■ PROBLEM TO SOLVE
Reproduce the listing verbatim.

■ INFORMATION SHOWN

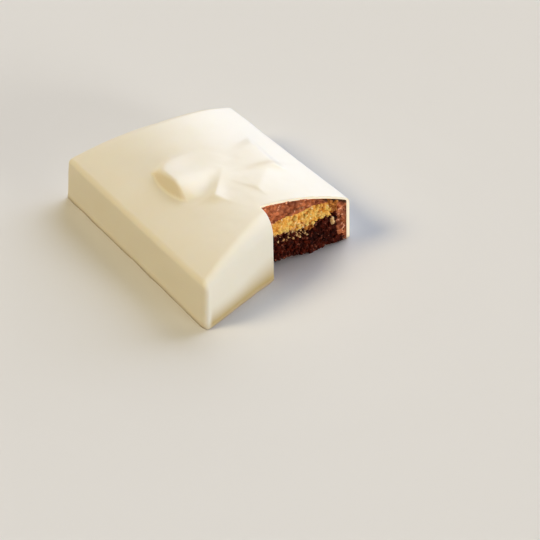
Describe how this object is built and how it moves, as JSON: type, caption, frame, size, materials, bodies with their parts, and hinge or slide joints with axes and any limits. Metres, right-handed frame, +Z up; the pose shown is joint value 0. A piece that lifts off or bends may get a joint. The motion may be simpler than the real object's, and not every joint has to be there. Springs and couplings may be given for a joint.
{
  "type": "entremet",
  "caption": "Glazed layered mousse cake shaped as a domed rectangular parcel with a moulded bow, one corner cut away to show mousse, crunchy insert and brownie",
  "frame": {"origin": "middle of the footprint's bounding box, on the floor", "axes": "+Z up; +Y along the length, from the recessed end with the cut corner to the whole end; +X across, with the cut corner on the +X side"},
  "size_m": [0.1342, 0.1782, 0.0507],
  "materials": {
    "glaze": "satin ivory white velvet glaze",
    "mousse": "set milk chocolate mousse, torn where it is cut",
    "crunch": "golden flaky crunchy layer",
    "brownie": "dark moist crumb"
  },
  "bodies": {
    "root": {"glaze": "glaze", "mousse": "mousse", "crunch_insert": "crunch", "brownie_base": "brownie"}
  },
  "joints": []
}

■ RESPONSE TO THE EXERCISE
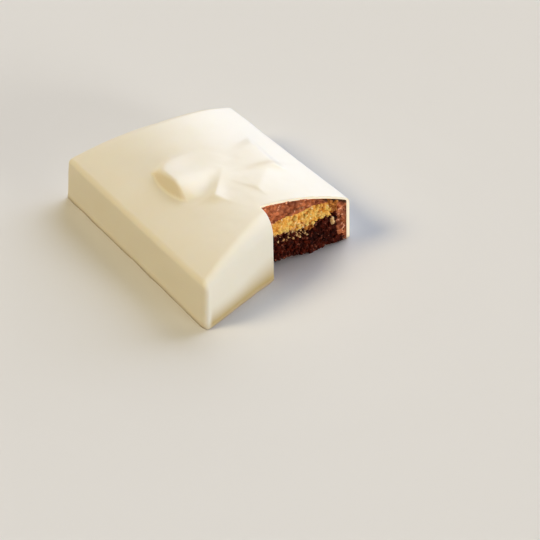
Describe how this object is built and how it moves, as JSON: type, caption, frame, size, materials, bodies with their parts, and hinge or slide joints with axes and any limits. Metres, right-handed frame, +Z up; the pose shown is joint value 0. A piece that lifts off or bends may get a joint. The motion may be simpler than the real object's, and not every joint has to be there. Springs and couplings may be given for a joint.
{
  "type": "entremet",
  "caption": "Glazed layered mousse cake shaped as a domed rectangular parcel with a moulded bow, one corner cut away to show mousse, crunchy insert and brownie",
  "frame": {"origin": "middle of the footprint's bounding box, on the floor", "axes": "+Z up; +Y along the length, from the recessed end with the cut corner to the whole end; +X across, with the cut corner on the +X side"},
  "size_m": [0.1342, 0.1782, 0.0507],
  "materials": {
    "glaze": "satin ivory white velvet glaze",
    "mousse": "set milk chocolate mousse, torn where it is cut",
    "crunch": "golden flaky crunchy layer",
    "brownie": "dark moist crumb"
  },
  "bodies": {
    "root": {"glaze": "glaze", "mousse": "mousse", "crunch_insert": "crunch", "brownie_base": "brownie"}
  },
  "joints": []
}